Closed workload model (concurrency mode): You control the number of concurrent users. Use this mode when your system controls admission, such as a call center with a fixed number of agents.

Important

If your real system is an open workload but you test with a closed workload model, the test results do not reflect actual production behavior. The concurrency model implicitly throttles request rates based on response time, which masks performance issues that surface under real traffic conditions.

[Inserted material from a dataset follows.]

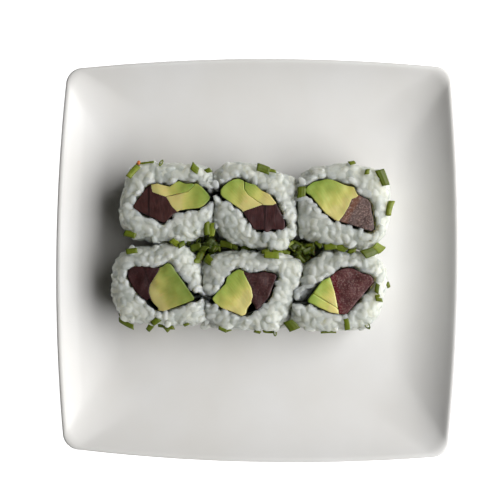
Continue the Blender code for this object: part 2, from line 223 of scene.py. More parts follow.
# Glazed porcelain: a hard clear glaze over a white body, so highlights are sharp and the rest is soft
def glazedPorcelain():
    material, shader = newMaterial("glazedPorcelain", Roughness=0.5, IOR=1.4, Coat_Weight=0.2,
                                   Coat_Roughness=0.04)
    where = objectPlace(material)
    tone = noiseOf(material, where, 40)
    link(material, ramp(material, tone, [(0.3, "#DEDCD8"), (0.7, "#E3E2E0")]), shader.inputs["Base Color"])
    waves = noiseOf(material, where, 14, detail=1)   # glaze lies in slow shallow waves
    bumpTo(material, shader, waves, 0.12)
    return material


def dishLoop(bm, half, corner, height):
    look = dishLook
    bow = look["bow"] * (half / look["half"]) ** 2
    quarterTurn = math.pi / 2
    loop = []
    for quarter in range(4):
        spin = Matrix.Rotation(quarter * quarterTurn, 2)
        steps = look["sideCuts"]
        side = [(1.0, -1 + corner + 2 * (1 - corner) * k / steps) for k in range(steps)]
        steps = look["cornerCuts"]
        bend = [(1 - corner + corner * math.cos(a), 1 - corner + corner * math.sin(a))
                for a in (quarterTurn * k / steps for k in range(steps))]
        for u, v in (spin @ Vector(p) for p in side + bend):
            spot = Vector((u * (half - bow * v * v), v * (half - bow * u * u), height)) * mm
            loop.append(bm.verts.new(spot))
    return [bm.edges.new((loop[i - 1], loop[i])) for i in range(len(loop))]


def dishProfile():
    look = dishLook
    radius, shell, half = look["wallRadius"], look["shell"], look["half"]
    sweep = math.acos(1 - (look["rimZ"] - look["floorZ"]) / radius)
    floorHalf = half - (radius + shell) * math.sin(sweep)

    def corner(size):
        share = min(1, max(0, (size - floorHalf) / (half - floorHalf)))
        return look["floorCorner"] + (look["rimCorner"] - look["floorCorner"]) * share

    inside, outside = [], []
    for step in range(look["wallSteps"] + 1):
        angle = sweep * step / look["wallSteps"]
        size = floorHalf + radius * math.sin(angle)
        top = look["floorZ"] + radius * (1 - math.cos(angle))
        inside.append((size, corner(size), top))
        outside.append((size + shell * math.sin(angle), corner(size), top - shell * math.cos(angle)))
    inner, outer = inside[-1], outside[-1]
    middle = ((inner[0] + outer[0]) / 2, (inner[2] + outer[2]) / 2)
    lip = []                                   # the rim is a half round between both walls
    reach = math.dist(inner[::2], outer[::2]) / 2
    for step in range(1, look["lipSteps"]):
        angle = math.pi / 2 + sweep - math.pi * step / look["lipSteps"]
        lip.append((min(half, middle[0] + reach * math.cos(angle)), look["rimCorner"],
                    middle[1] + reach * math.sin(angle)))
    foot, width, under = look["foot"], look["footWidth"] / 2, outside[2][2] - 1
    ring = [(width + 1.2, under), (width, 0.6), (width - 0.6, 0), (0.6 - width, 0), (-width, 0.6),
            (-width - 1, look["floorZ"] - shell)]
    base = [(foot + aside, look["floorCorner"], height) for aside, height in ring]
    return [*inside, *lip, *outside[:1:-1], *base]


def makeDish():
    bm = bmesh.new()
    loops = [dishLoop(bm, *section) for section in dishProfile()]
    for first, second in zip(loops, loops[1:]):
        bmesh.ops.bridge_loops(bm, edges=first + second)
    for cap in (loops[0], loops[-1]):
        bmesh.ops.contextual_create(bm, geom=cap)
    bmesh.ops.recalc_face_normals(bm, faces=bm.faces)
    addPiece("dishGlazed", meshFrom(bm, "dishGlazed"), glazedPorcelain(), ["dish"])
    print("dish done")


# Rice

riceLook = {
    "length": (4.8, 7.4), "width": (3.0, 4.4), "thick": (2.3, 3.0),   # mm, cooked short grain
    "spacing": 2.9,       # mm between the middles of neighbouring grains
    "tilt": 16,           # degrees that a grain may lean out of the surface
    "sunk": 0.95,         # mm of a grain's middle below the roll's surface
    "fuller": (0.2, -0.4, 0),   # mm that the rice stands out more towards +x and -y
    "belly": 21,          # mm, height at which pieces that stand together touch
    "beside": (3.9, 6.2),       # mm from a neighbour's belly: fully pressed against it, and not at all
    "left": 0.5,          # mm left between two pieces that press together
    "besideNori": 0.15,   # mm that a grain's middle keeps from the nori
    "overNori": 0.6,      # share of the grains that reach over the nori's edge
    "nearNori": 4,        # mm, how far the grains beside the nori reach
    "crowd": 0.7,         # mm that they are pressed towards it
    "standing": (1.0, 1.6),     # mm below the cut face at which their middles stand
    "cutRise": 0.8,       # mm that the knife left standing above the cut face
    "core": 0.3,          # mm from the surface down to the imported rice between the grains
    "voxel": 0.34,        # mm, the grain of the fused surface
    "smooth": 4,          # times that it is smoothed
    "shapes": 8,          # kinds of grain
    "seed": 5,
}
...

Example: Two interfaces A and B have a production ratio of 1:4, with response times of 1 ms and 100 ms respectively.

Mode	Configuration	Result
RPS mode (recommended)	Set A to 100 RPS, B to 400 RPS	Direct 1:4 ratio. The business model matches production
Concurrency mode	Set A to 1 concurrent user, B to 400 concurrent users	Must compensate for the 100x RT difference. Ratio becomes 1:400 in concurrency to achieve 1:4 in throughput

RPS mode eliminates the need to calculate concurrency adjustments based on response time differences, giving more precise control over the traffic mix.

Monitoring

Why comprehensive monitoring matters

Monitoring during performance tests serves two purposes: real-time bottleneck detection and post-test root cause analysis. Without comprehensive metrics across all layers, identifying the source of a bottleneck becomes guesswork.

Metrics to monitor

Layer	Key metrics
Operating system	CPU utilization (User, Sys, Wait, Idle), memory utilization (including swap), disk I/O, network I/O, kernel parameters
Middleware	Thread pools, Java Database Connectivity (JDBC) connection pools, Java Virtual Machine (JVM) metrics (GC frequency, full GC frequency, heap size)
Database	Slow SQL statements, locks, cache hit ratio, sessions, process count
Application	Method duration, synchronous vs. asynchronous processing, buffering, cache behavior

Bottleneck analysis

Performance bottlenecks typically fall into four categories: operating system resources, middleware configuration, database issues, and application logic.

Analysis focus by layer

Layer	Focus areas
Operating system	CPU, memory, disk I/O, network I/O
Middleware	Thread pools, JDBC connection pools, JVM metrics (GC frequency, full GC frequency, heap size)
Database	Slow SQL statements, lock waits, deadlocks, cache hit ratio, sessions, process count
Application	Method duration, algorithm efficiency, synchronous vs. asynchronous processing, cache usage, buffering
Load generator	Resource consumption on the load generator machines. In most cases, load generators are unlikely to be the bottleneck. PTS has built-in protection and scheduling mechanisms that handle this automatically

Targeted analysis at each layer enables efficient tuning: fix the actual bottleneck rather than adding resources that have no impact.

Tuning

After identifying bottlenecks, tune the system and retest to verify improvements. Common tuning areas include:

Layer	Tuning targets
Middleware	Thread pool sizes, database connection pool sizes, JVM parameters
Database	Slow SQL optimization, deadlock and lock wait resolution, cache hit ratio improvement, process and session parameter adjustments
Application	Method execution time, algorithm optimization, synchronous-to-asynchronous conversion, cache strategy, buffer sizing
System resources	High CPU or memory consumption is usually caused by suboptimal application settings or parameter configurations -- not by a lack of hardware. Address application-level issues before scaling resources

Distributed stress testing with PTS

Performance Testing Service (PTS) is a SaaS-based platform for distributed stress testing. No additional installation or deployment is required.

Traffic simulation

PTS generates test traffic from Content Delivery Network (CDN) nodes across hundreds of cities and multiple carriers worldwide. This approach simulates realistic end-user access patterns, including geographic distribution and carrier-specific routing.

Scenario design

Record scenarios using mainstream browser recording plug-ins, or orchestrate sequential and parallel API execution through a visual interface -- no coding required
Parameterize requests using data files, built-in functions, string operations, and response extraction. PTS serves as a data factory that formats request parameters through simple encoding
Maintain cookie and session state across API calls, with extensible instructions that support multi-form think time and traffic regulation
Debug scenarios and individual APIs before running full-scale tests

Load control

Two load modes: Concurrency mode and requests per second (RPS) mode
Fast startup: Launch stress tests within minutes
Real-time adjustment: Traffic changes take effect within seconds
Pulse capability: Generate instantaneous spikes of millions of queries per second (QPS)
Safety controls: Stop stress testing traffic immediately when needed

Reporting

PTS collects real-time data during each test, including concurrency, TPS, RT, and sampled logs for each API. Reports are generated automatically for post-test analysis.

Supported industries

PTS supports workloads across e-commerce, media, finance and insurance, logistics, advertising and marketing, and social networking.